The main point of my comment is that after 14 years of steadily improving, these types of software are not a joke. Even so, they were not intended on being the “only” solution for removing the background or removing the foreground and rebuilding with the known background.
>”But in the meantime, let’s stop saying that this software or its equivalents do their job “wonderfully”.”
“Wonderfully” would be an opinion so if anyone claims these types of programs do their job wonderfully, it would be a moot point. Maybe the developers might use that wording, I wouldn’t go that far. From the standpoint of what they are intended to do, such as you mention, “very blue sky, or a very smooth beach” they do a very good job and can speed up the entire process I used to do by cloning and rebuilding the background manually.
As for removing a solid background without losing the tiny strands of hair, they can do that too. There is a tutorial for that very thing on one of the first products in this category of software. Keep in mind, I stated, removing the background from a “solid background.”

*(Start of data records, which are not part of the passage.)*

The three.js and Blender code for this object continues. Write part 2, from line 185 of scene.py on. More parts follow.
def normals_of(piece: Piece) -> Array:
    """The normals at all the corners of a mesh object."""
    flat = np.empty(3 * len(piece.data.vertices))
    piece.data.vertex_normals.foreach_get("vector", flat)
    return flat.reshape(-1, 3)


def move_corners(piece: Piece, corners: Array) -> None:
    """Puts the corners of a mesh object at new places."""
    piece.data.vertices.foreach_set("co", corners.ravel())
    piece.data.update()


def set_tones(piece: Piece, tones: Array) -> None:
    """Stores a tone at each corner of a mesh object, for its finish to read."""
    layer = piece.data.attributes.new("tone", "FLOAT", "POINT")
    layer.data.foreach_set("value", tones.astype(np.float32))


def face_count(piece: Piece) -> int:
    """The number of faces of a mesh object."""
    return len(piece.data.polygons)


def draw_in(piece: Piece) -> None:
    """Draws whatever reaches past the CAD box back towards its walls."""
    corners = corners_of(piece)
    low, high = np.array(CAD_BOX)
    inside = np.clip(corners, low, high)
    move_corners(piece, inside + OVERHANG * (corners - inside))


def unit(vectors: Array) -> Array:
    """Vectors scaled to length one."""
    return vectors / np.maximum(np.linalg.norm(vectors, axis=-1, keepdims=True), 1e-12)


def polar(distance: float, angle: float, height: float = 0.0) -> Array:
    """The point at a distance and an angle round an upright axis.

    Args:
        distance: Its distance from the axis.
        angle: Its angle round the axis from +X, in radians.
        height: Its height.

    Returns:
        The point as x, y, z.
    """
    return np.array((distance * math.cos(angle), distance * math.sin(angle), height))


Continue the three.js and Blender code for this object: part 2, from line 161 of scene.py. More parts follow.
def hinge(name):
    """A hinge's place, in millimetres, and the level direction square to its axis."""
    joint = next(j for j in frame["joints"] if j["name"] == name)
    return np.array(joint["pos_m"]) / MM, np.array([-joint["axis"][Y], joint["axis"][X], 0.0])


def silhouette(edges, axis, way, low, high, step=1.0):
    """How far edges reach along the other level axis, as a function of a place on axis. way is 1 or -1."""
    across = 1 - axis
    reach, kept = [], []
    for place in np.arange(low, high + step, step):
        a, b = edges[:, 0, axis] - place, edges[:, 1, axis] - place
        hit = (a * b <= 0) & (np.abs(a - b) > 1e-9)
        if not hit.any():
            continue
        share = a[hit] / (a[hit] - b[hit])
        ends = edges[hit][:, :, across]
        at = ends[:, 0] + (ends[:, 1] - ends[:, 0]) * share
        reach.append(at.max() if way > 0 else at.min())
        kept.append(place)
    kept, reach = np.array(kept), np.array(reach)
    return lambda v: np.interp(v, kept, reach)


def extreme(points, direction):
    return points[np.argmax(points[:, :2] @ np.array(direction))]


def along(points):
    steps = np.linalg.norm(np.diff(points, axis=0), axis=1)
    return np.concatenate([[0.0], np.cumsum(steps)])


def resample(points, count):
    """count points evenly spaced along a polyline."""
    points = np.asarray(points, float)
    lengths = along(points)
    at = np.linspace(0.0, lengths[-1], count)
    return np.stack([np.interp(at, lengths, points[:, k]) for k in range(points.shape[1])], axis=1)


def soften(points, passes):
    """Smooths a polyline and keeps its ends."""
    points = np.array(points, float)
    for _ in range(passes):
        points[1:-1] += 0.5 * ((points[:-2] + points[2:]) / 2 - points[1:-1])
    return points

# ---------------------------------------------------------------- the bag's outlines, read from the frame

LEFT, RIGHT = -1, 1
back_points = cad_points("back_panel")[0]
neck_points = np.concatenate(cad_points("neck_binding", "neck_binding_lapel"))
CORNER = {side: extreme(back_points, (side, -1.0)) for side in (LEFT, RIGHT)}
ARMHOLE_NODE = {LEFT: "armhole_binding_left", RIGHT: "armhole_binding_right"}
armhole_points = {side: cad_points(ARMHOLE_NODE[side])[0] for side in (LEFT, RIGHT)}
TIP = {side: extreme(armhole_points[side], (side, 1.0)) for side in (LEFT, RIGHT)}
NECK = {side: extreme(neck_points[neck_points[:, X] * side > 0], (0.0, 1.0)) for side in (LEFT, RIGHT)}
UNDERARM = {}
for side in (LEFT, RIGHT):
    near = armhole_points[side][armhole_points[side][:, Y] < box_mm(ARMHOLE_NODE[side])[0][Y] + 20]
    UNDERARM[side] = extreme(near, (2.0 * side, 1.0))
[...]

Granted, when the background is complicated, again as you mentioned, “an animated street or forest background” of course these programs require tweaking of the “selected” areas, no different than GIMP, Photoshop, or any other good photo editors that use layers. Those that do not have layers do not have the “masking” ease of the others, but it is doable given enough time. I worked with photos of a couple’s hike where the husband and wife took turns photographing the others. They wanted to frame one of the photos. Unbeknownst to them, I created one that had everyone in the photo. After choosing it as their favorite shot, then they asked, “Wait, who took this photo?” I created the photo using an early version of MS Paint and printed it on a MIPS printer. Zoomed in, there are no odd or blotchy pixels. They did not know that sort of thing was possible. So given enough time, every pixel can be manipulated to perfection.

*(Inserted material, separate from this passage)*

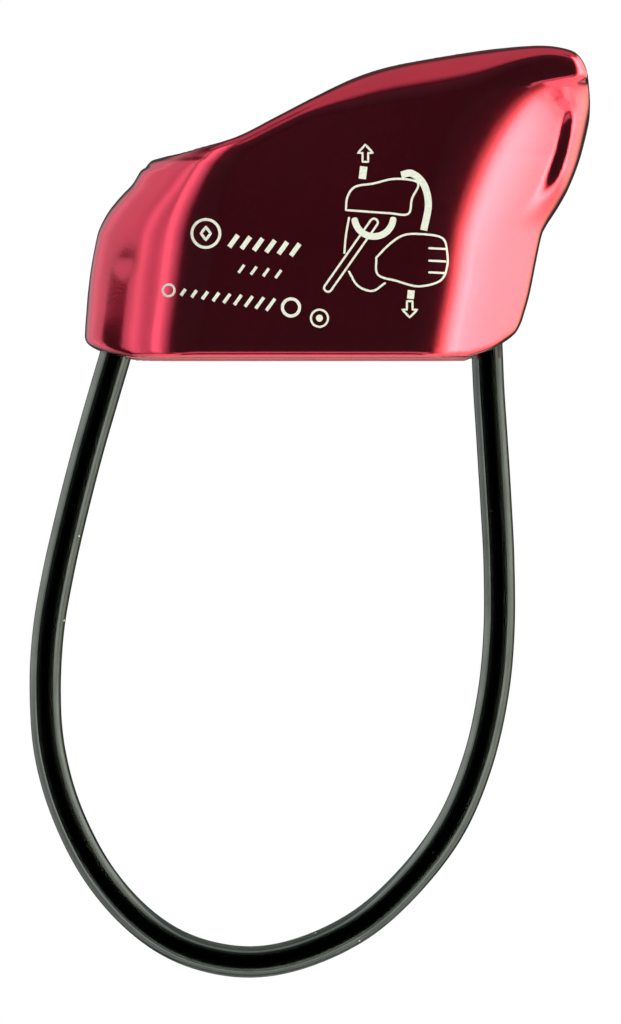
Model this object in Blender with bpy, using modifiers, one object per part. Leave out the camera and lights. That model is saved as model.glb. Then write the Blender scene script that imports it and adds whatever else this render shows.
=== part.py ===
"""Tube-style belay device: a forged body with two rope slots and a coated keeper cable.

Frame: +X towards the high braking nose, +Z up, +Y towards the back wall. The origin is the middle of
the carabiner seat, the flat underside of the web between the two slots.
"""
import math

import bmesh
import bpy
import numpy as np
from mathutils import Matrix, Vector

MM = 0.001

# Body, in millimetres
DEPTH = 35.0                 # outside, front wall to back wall
WALL = 3.5                   # front and back walls
WEB = 5.0                    # web between the slots
WEB_TOP = 10.0               # height where the two slots join in one chamber
LEFT_WALL = 3.0              # end wall on the smooth side
RIGHT_WALL = 3.3             # end wall on the braking side
SLOT_RIGHT_WALL = 4.5        # the same wall below the chamber
MOUTH_FLARE = 1.2            # rounding of the slots' lower edges
CHAMBER_CORNER = 6.5         # radius of the chamber's upright corners
CHAMBER_HEIGHTS = (WEB_TOP, 15.2, 18.5, 22.1, 24.6, 33.6)
SLOT_HEIGHTS = (0.0, 0.12, 0.4, MOUTH_FLARE, 4.2, 7.5)
SLOT_END_EASE = 0.6          # the slots start this much inside the chamber on the smooth side
ABOVE = 44.0                 # any height over the body
BELOW = -1.0                 # and under it

# The braking grooves through the nose: height, near side, and far side inside and outside the body
GROOVE = (
    (18.5, 3.6, 4.6, 4.5),
    (20.5, 3.0, 5.8, 5.1),
    (24.0, 2.5, 6.8, 5.4),
    (ABOVE, 2.5, 7.2, 5.6),
)
GROOVE_START, GROOVE_END = 24.0, 41.0

# Keeper cable, in millimetres
JACKET_DIAMETER = 4.1
JACKET_WALL = 0.8
CORE_DIAMETER = 0.46
STRAND_DIAMETER = 0.4
STRAND_RADIUS = 0.74         # of the helix through the six outer strands' centres
STRAND_PITCH = 33.0
STRAND_COUNT = 6
WIRE_DIAMETER = 1.9          # the bare wire rope
BORE_DIAMETER = 4.8
WIRE_BORE_DIAMETER = 2.8
BORE_SHOULDER = 7.4          # height where the bore narrows to the wire's bore
PIVOT_HEIGHT = -1.5          # axis that the loop flexes about, just under the bores
FERRULE_DIAMETER = 4.4
FERRULE_LENGTH = 5.0
FERRULE_SEAT = 1.2           # from the web's top to the ferrules
FERRULE_EDGE = 0.5
CABLE_END_FOOT = 0.2         # the fixed ends stop just above the loop
WIRE_EDGE = 0.3
WIRE_STUB = 0.6              # of wire past a ferrule
CLEARANCE = 0.3

# The body's edges, seen from the front: the x of the smooth side and of the nose side at a height z
LEFT_EDGE = [
    (BELOW, -18.5),
    (0.0, -21.9),
    (0.6, -24.6),
    (1.6, -27.0),
    (3.3, -27.8),
    (10.0, -27.2),
    (15.2, -26.2),
    (18.5, -24.5),
    (21.9, -21.6),
    (23.4, -20.6),
    (25.4, -19.4),
    (ABOVE, -19.0),
]
RIGHT_EDGE = [
    (BELOW, 18.6),
    (0.0, 21.9),
    (1.2, 24.8),
    (2.7, 27.0),
    (4.2, 28.5),
    (8.3, 29.7),
    (15.2, 31.2),
    (17.0, 31.8),
    (19.5, 33.4),
    (22.1, 34.8),
    (26.1, 36.1),
    (31.3, 37.2),
    (35.3, 37.6),
    (ABOVE, 37.6),
]
CORNER_HEIGHTS = (BELOW, 0.0, 0.6, 1.2, 1.9, 2.7, 3.4, 4.2, 8.3, 12.0, 15.2, 17.0, 18.5, 19.5, 20.8,
                  22.1, 23.4, 24.4, 26.1, 31.3, 35.3, ABOVE)
LEFT_CORNER = 10.0           # radius of the body's upright corners on the smooth side
RIGHT_CORNER = 10.5          # and on the nose side
FOOT_LEFT = -27.8            # widest points of the foot
FOOT_RIGHT = 28.5
FOOT_TOP = 4.2               # below this height the slots' ends stay upright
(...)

I started doing photography in the 60s, so I am probably about a decade older. I thought that I was going to be more in graphics until computers intervened. My career has been as a software developer, first on mainframes, then on the very first PCs (running CP/M before DOS came along) In those very early days of the PC, other software developers often asked other developers to “beta-test” their software as opposed to using the public. Software developers felt a kinship with each other, so they felt that another developer would be more trustworthy and understand the need for a good test. As a result, I got to see several early graphic programs developed before Windows came along, and many of those never got to the production level. I know that I was lucky to get exposure to so many graphics programs. I created a lot of graphics and photographic artwork using the best tools available at the time and still do. I am quite confident in my ability to know and understand these types of programs.
In the early 80s, a photo was considered as substantial proof in a court of law, but that had to change due to the new ability to manipulate photographs using photographic editing software.

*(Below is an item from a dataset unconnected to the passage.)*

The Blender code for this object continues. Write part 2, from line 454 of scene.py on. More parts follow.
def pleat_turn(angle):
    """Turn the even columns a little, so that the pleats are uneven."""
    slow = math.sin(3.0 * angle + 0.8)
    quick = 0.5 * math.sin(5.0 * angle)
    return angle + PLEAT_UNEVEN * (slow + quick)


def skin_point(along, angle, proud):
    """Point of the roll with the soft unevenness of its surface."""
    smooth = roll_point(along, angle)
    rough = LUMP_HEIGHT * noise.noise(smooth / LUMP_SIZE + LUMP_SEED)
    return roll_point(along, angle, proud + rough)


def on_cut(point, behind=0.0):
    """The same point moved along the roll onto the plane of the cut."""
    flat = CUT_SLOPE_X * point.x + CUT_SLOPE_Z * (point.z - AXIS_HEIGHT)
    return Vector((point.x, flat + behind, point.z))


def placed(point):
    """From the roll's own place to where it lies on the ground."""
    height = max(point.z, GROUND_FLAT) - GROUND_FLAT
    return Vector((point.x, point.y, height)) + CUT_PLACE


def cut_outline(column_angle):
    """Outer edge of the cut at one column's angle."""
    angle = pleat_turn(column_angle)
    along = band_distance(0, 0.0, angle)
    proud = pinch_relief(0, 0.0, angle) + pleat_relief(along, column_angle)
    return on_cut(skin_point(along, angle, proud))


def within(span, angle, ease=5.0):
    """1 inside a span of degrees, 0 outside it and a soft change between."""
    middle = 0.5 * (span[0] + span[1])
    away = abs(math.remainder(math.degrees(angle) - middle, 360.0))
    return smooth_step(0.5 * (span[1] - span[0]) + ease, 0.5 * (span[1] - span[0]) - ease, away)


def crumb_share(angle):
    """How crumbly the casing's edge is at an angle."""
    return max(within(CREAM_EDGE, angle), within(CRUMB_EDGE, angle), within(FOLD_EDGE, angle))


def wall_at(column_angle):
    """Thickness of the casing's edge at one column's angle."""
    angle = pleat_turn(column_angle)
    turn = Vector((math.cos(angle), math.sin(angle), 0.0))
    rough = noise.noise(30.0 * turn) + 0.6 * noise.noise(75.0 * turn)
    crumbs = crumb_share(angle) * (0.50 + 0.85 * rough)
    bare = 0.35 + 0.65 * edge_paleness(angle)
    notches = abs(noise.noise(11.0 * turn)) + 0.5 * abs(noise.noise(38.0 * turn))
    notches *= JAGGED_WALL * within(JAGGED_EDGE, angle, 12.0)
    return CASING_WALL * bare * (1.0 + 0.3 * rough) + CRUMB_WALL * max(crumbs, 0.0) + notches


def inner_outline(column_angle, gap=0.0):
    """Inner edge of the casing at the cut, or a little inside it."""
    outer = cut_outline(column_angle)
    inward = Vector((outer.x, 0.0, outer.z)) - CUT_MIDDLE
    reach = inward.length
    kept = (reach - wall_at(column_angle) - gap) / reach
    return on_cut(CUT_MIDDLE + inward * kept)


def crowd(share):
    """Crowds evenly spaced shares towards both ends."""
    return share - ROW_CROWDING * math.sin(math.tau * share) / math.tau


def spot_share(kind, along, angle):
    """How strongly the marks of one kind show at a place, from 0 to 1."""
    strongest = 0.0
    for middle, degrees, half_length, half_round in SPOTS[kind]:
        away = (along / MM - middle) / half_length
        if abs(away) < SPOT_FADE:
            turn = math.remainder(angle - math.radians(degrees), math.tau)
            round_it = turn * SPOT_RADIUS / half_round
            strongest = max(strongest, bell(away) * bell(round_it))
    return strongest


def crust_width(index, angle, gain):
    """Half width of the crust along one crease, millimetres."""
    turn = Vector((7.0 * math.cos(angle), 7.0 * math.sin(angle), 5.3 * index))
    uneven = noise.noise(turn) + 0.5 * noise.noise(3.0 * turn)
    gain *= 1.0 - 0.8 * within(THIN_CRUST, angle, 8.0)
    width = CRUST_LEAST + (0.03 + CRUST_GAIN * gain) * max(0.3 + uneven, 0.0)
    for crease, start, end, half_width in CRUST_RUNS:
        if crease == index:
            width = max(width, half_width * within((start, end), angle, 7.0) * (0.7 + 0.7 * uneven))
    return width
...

My first Pinhole and View Cameras had no intelligence at all; everything depended on the operator. As someone that takes photos, you are aware that modern digital cameras in an Auto mode can recognize when the subject is a portrait or otherwise, and thus can adjust the camera settings for the “most likely” best outcome. Nikon even that that technology in the 70s before digital media was used. Now, look at what cameras and software can do today. Cameras can recognize many more situations. Like bats get a 3D understanding of what is in front of them, some cameras can use sound or light to determine distances. As a result, they can recognize not only a simple portrait but whether it is a group shot, people sitting on a couch, people standing, etc. Software can make the background of a portrait that has everything in focus, look out of focus except for the person, obviously very closely related to what Cutout can do. Video is not left out either. Watermark removal generally leaves a blotchy area behind. The watermark location does not move but the background does. I am working on software that “predicts” what will be in the same area and uses it instead, leaving a clean un-blotched image. Now, with deep-fake technology, any actor’s face (or other body parts) can be replaced. The technical world is changing at a fast pace.
As for “Give me a link to a site that sells software like Cutout and demonstrates real clipping against an animated street or forest background, and then I’ll watch it with attention and interest,” that is not what I do. That will be your task. What I can tell you is that we both know that sort of complicated background removal is currently not possible as an “automated” solution, but I have seen some that can do a pretty good job and faster than I can get to the same point; then I can take over for additional rebuilding. What these background remover software solutions are doing is improving and will continue to advance.
So, let’s let these opinions cook for another five to ten years, then we can revisit the topic to see what has changed. We both might be surprised what these programs can identify and rebuild behind the removed item.
Advancement is going to happen, and that is no joke.